The movie jumps out of the hat with a few archive videos regarding Fidel Castro’s Mariel Boatlift and the migration of Cubans to Florida USA. We are being indoctrinated that 25% of those migrants have criminal records. Tony Montana (Al Pacino) and his close friend Manny Ribera (Steve Bauer) enter the scene when they are enquired by the officials in Florida because of their criminal records. Soon they are thrown into Freedomtown where Cuban refugees without green card live. Very soon Manny pulls Tony into the assassination of Cuban communist Emilio Rebenga, which gets them green cards and opens their gates to America. Tony and Manny start working in a fast food shop, but Tony is seen disgusted about it. Once again Omar Suarez (F. Murray Abraham) who gave them the ‘kill Rebenga’ project, meets the duo for another drug deal as per which they have to collect cocaine from a Colombian dealer named “Hector the Toad”. In their very first meeting itself, Tony and Omar rub shoulders with each other but Manny puts them off and convinces Tony to take up the task. With a small team Tony and Manny visit Hector, but a few things go bloody wrong. Consequently one of Tony’s friends gets killed but Tony and Manny manage to collect the cocaine after finishing everybody in Hector’s house and take it to Frank Lopez (Robert Loggia), the Big boss of Omar. Frank is impressed by Tony’s frankness and forthright attitude and appoints him and Manny as dealers in his dope business. On the other hand Tony is impressed by Elvira Hancock (Michelle Pfeiffer), Frank’s girlfriend. Also Tony’s sister Gina (Mary Elizabeth Mastrantonio) and mother (Miriam Colon) are introduced to us when Tony pays a visit to them. Everything in Tony’s life changes when he takes off to Bolivia to meet Alejandro Sosa (Paul Shenar) a drug Lord as a representative of Frank, along with Omar. Very soon Alex kills Omar for his betraying past but he has something really nice in store for Tony. To know what happened after this, you must take a walk down the lane of Tony Montana.

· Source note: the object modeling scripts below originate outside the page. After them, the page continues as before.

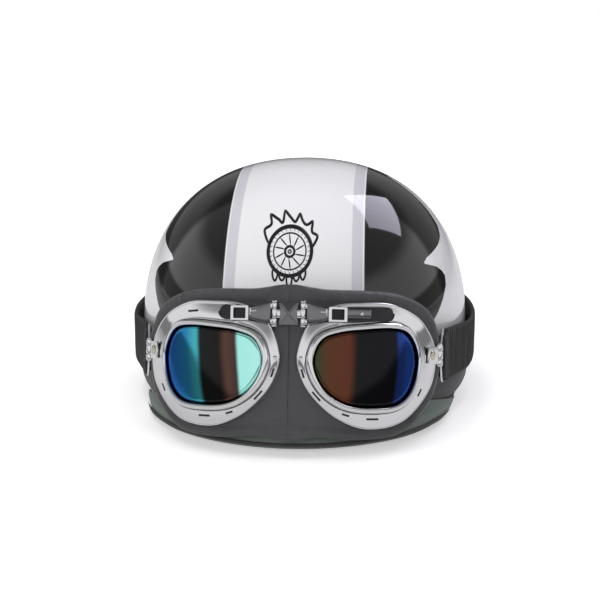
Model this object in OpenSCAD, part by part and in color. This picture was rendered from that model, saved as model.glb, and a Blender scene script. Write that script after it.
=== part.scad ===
// Half-shell motorcycle helmet with a padded peak, leatherette rim band, chin strap
// and a pair of chrome split-lens goggles on an elastic strap.
// The helmet faces -Y and stands on its edge bead at Z = 0.

/* [Shell] */
// Half of the shell's outside width
shell_half_w = 124.5; // [120:0.5:128]
// Reach of the shell in front of its widest section
shell_front = 138; // [132:0.5:142]
// Reach of the shell behind its widest section
shell_rear = 146; // [140:0.5:152]
// Height of the widest level above the rim
widest_z = 50; // [46:1:53]
// Height of the crown above the widest level
crown_rise = 126; // [122:0.5:130]
// Roundness of the dome: 2 is an ellipse, more is squarer
dome_power = 2.3; // [2.15:0.05:2.5]
// Share by which the rim is narrower than the widest level
rim_tuck = 0.06; // [0.05:0.005:0.065]
// Wall of the moulded shell
shell_wall = 3.6; // [3:0.1:4.5]
// Thickness of the foam impact liner
liner_wall = 22; // [18:1:24]
// Thickness of the comfort pads
pad_wall = 8; // [6:0.5:9]

/* [Rim] */
// Height of the leatherette rim band
band_h = 38; // [34:1:40]
// How far the rim band bulges from the shell
band_bulge = 5; // [4:0.5:6]
// Height of the rubber edge bead
bead_h = 6; // [5:0.5:7]
// How far the peak reaches in front of the band
peak_reach = 22; // [16:1:24]
// Thickness of the peak's rolled edge
peak_edge = 7; // [5:0.5:8]

/* [Goggles] */
// Lean of the goggles back from upright, in degrees
lean = 16; // [14:1:18]
// Angle that each eye frame turns back round the shell, in degrees
wrap = 25; // [22:1:26]
// Radius that each eye frame is curved to
frame_bend = 120; // [110:5:140]
// Distance of the goggles' middle in front of the shell's widest section
goggles_y = 159; // [158:0.5:162]
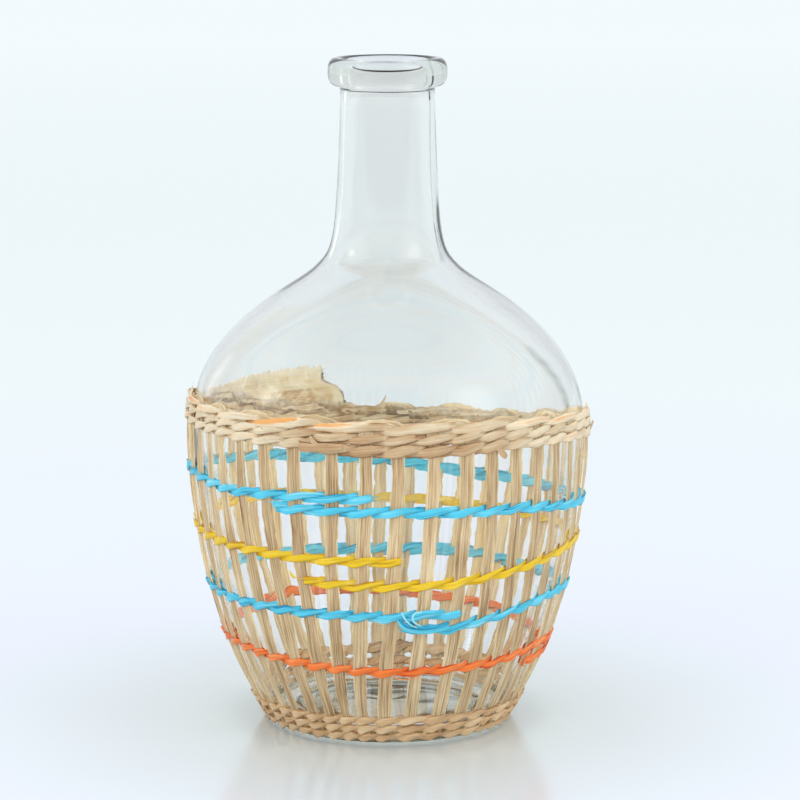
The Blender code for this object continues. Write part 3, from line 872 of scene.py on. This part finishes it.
def make_leaf_end(finish):
    piece = SleevePiece("torn_leaf_end")
    across = np.linspace(0, 1, 150)
    angle = FLAP_START + (FLAP_END - FLAP_START) * across
    places, heights = zip(*FLAP_TOP)
    edge_heights, edge_places = zip(*FLAP_EDGE)
    low = up_along(round_route(RIM_ROUTE, angle), RIM_TOP - 0.0012)
    torn = 0.0006 * wander(angle, 41, 0.30) + 0.0005 * wander(angle, 42, 1.1)
    high = np.interp(angle, places, heights) + torn
    share = np.linspace(0, 1, 26)
    height = low[:, None] + (high - low)[:, None] * share[None]
    edge = np.interp(height, edge_heights, edge_places)
    lean = edge + (FLAP_END - edge) * across[:, None]
    lean = lean + 0.5 * wander(height, 43, 420) * np.exp(-across[:, None] * 30)
    crumple = crumpled(angle[:, None], height, 48)
    front = 0.00130 + 0.0005 * crumple + 0.0002 * np.sin(angle[:, None] * 0.8)
    thin = FLAP_THICKNESS * 0.55 * (1 - 0.7 * share[None] ** 6)
    patch = within(angle, 206, 220, 0.8)[:, None] * np.clip((0.1390 - height) / 0.0004, 0, 1)
    patch = patch * np.clip(1.2 + wander(angle[:, None] + height * 900, 44, 0.5), 0, 1)
    # Painted light and shade: the tone is lighter on the crumples' crests and darker in their folds, and a
    # painted highlight makes the end at FLAP_START much paler. The top edge is paler too.
    tone = 0.66 + 0.12 * crumple + 0.08 * wander(angle[:, None] / 12 + height * 60, 45, 1.0) - 0.30 * patch
    tone = tone + 0.3 * np.exp(-across[:, None] * 40) + 0.2 * share[None] ** 12
    leaf_sheet(piece, lean, height, front, thin / 2, 0.0003, np.radians(angle - FLAP_START) * FLAP_RADIUS,
               tone, 5)
    chance = np.random.default_rng(46)
    for strand in range(46):
        if strand < 26:
            level = chance.uniform(0.1345, 0.1485)
            where = float(np.interp(level, edge_heights, edge_places)) + 0.4
            tip_angle = where - chance.uniform(0.6, 3.4 if level > 0.1415 else 1.6)
            tip_level = level + chance.uniform(-0.0010, 0.0018)
        else:
            where = chance.uniform(204, 250)
            level = float(np.interp(where, places, heights)) - 0.0004
            tip_angle = where + chance.uniform(-1.4, 0.8)
            tip_level = level + chance.uniform(0.0006, 0.0018)
        begin = on_glass(where, level, 0.0012)[0]
        tip = on_glass(tip_angle, tip_level, chance.uniform(0.0008, 0.0022))[0]
        fibre(piece, begin, tip, 0 * tip, chance.uniform(0.0004, 0.0009), 0.8, strand)
    piece.done(finish, "leaf_end", "leaf_flap")


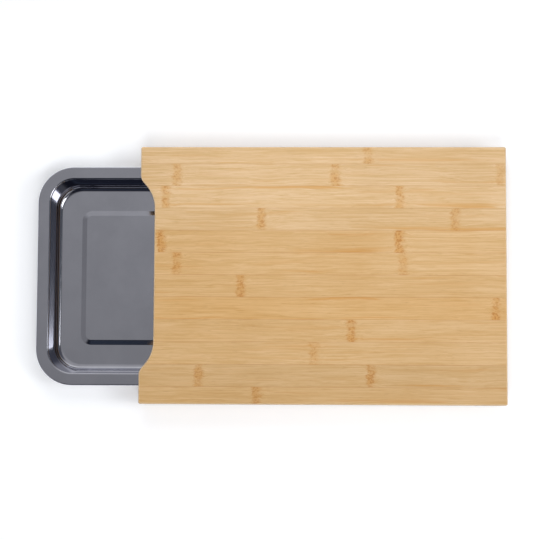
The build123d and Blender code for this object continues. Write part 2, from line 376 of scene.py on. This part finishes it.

Tip-top characterisation and performances as sound as a bell make this movie a real classic. Al Pacino has acted as though he has lived next door to the fictional Tony Montana at least for a 100 years in the world of Scarface. His looks, strange body language, Cuban tongue and sniffing style has put him in the forest of undeletable fame. If Al Pacino leaves the screen for a while or if he is mute for a few minutes, we realise how charming and vicious Steve Bauer is. Steve Bauer, right from his first scene amuses us, playing a friend, a womanizer, a felon and a husband. If Al Pacino scores in a single ball like a football player, Steve Bauer amuses us with a number of balls like a juggler. The plot is efficiently modeled on a Greek tragedy except for the fact that a Greek tragic hero comes from a noble family. The Director’s efforts to put even the minuscule elements in style has given him fruits of success. The portrayal of Tony’s other side adds strength to his character and makes it complete unlike a few other stories where the two sides of a man are depicted in an imbalanced manner, dragooning it to be technically incorrect. The tragic flaw of Tony Montana and the fashion in which it causes his downfall are flawless. Tony faces and dissipates the outside conflicts with ease but when a conflict is ignited inside him he faces the ‘perepetia’, recognises his error in a ‘catharsis’ of pity and fear
and ultimately dies. Commendations to the Scarface crew!
The movie’s screenplay falls into a lethargic abyss now and then leaving the audience in darkness. Except the leads other characters fail to impress, but they manage to travel through the story helped by the leads. Despite the fact that this movie is lengthy the story lumbers in the middle disgusting the viewers. The diction of the movie is down to earth but at times it becomes too crude. The Director’s attempt to be original and fresh protects him against all these flaws.
Technically, John A. Alonzo‘s cinematography work lags behind. Certain frames in the movie are shown without any focus and we are pressurised to find out where the hero of the scene is. Similarly Gerald B. Greenbury and David Ray hold responsibility for the dragging screenplay and scenes of the same kind. Giorgio Moroder‘s music adds a mild harmonic flavor to this film. The sound effects of this movie, especially during the gunshots raise it to the level of a Hitchcock movie. On the whole Scarface tells us ” Decisions, deeds or death, they’re all yours!”